Das sei der Schlüssel zum Erfolg. "Loyale Mitarbeiter tragen massiv zur Produktivität bei. Sie sind weniger krank und bringen mehr Ideen ein." Loyalität bedeute, emotional mit der Firma verbunden zu sein und fördere das Engagement der Angestellten.
Massstab gilt für alle
"Die Chance zur Weiterbildung ist ebenfalls ein wichtiger Aspekt", wertet Eva Wenzel vom Frankfurter Link-Institut. Wenn Mitarbeiter das Gefühl haben, gefördert zu werden, sind sie zufriedener. Das richtige Betriebsklima ist die eine Sache - doch wirklich loyales Verhalten ist laut Trainerin Gitte Härter vor allem eine Persönlichkeitsfrage.
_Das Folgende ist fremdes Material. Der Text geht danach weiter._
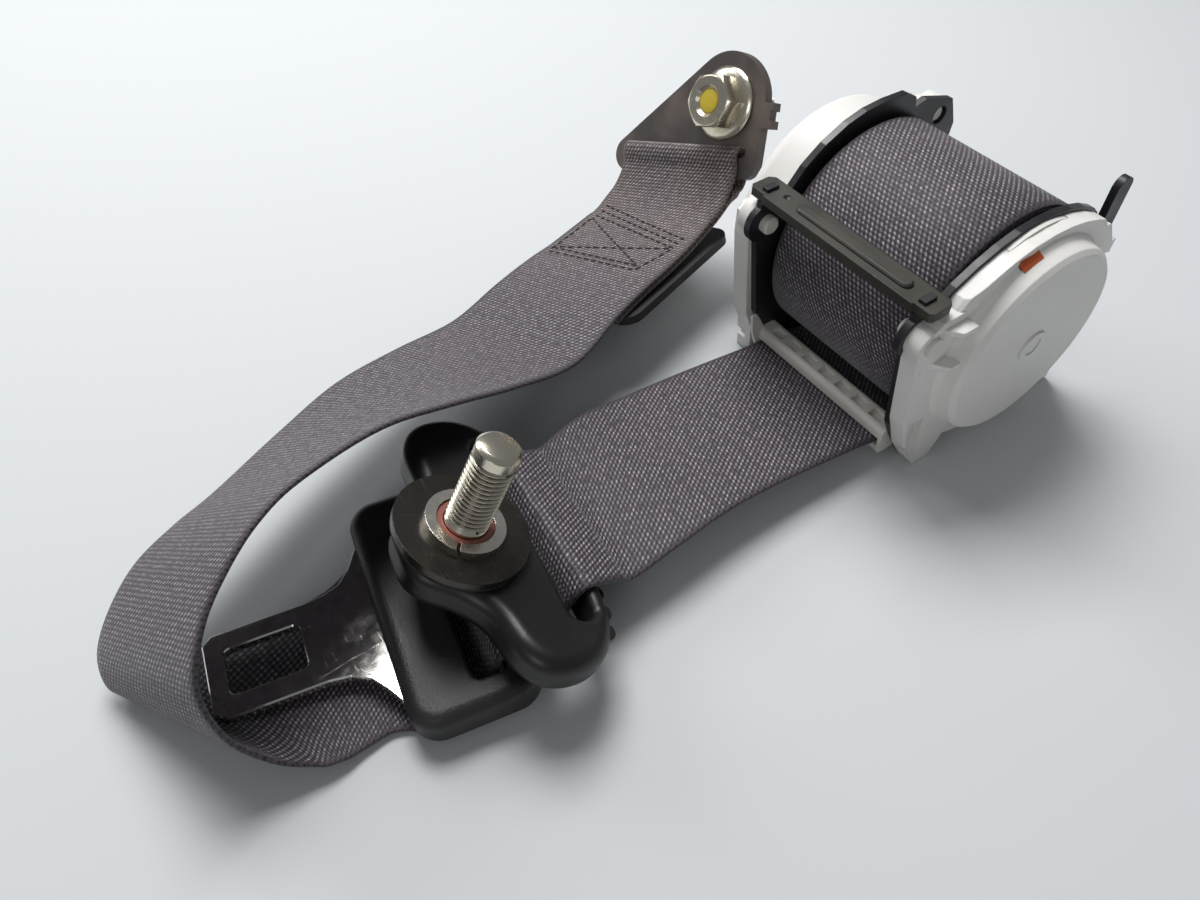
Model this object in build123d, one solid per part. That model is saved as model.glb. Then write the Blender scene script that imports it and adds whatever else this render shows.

"Das ist wie mit der Ehrlichkeit, entweder man ist es oder nicht", beschreibt sie. Viele ihrer Seminarteilnehmer erklärten, dass sie Kollegen gegenüber loyal sein könnten, aber nicht gegenüber dem Vorgesetzten. Auch die Abteilungszugehörigkeit spiele oft eine Rolle, nach dem Motto "Die Buchhaltung ist toll, doch das Marketing macht nur Unsinn".
Blinde Loyalität ist falsch
"Daran kann man als Mitarbeiter aber arbeiten. Zum Beispiel einfach mal das Gespräch mit dem Chef suchen, wenn man unzufrieden ist", sagt Härter. Das beweise Mut und stärke die Persönlichkeit. Spielchen zu spielen koste hingegen viel Energie und sei mit Ängsten verbunden.
Vorsicht jedoch vor falsch verstandener oder "blinder" Loyalität. "Aus Freundschaft bestimmte Probleme mit Kollegen nicht anzusprechen, ist falsch", erklärt die Fachfrau. Jeder müsste sich zudem auch selbst im Blick behalten. Gitte Härter: "Ich muss nicht der letzte sein, der mit dem Chef auf dem sinkenden Schiff bleibt, nur weil mir die Firma eine Chance gegeben hat."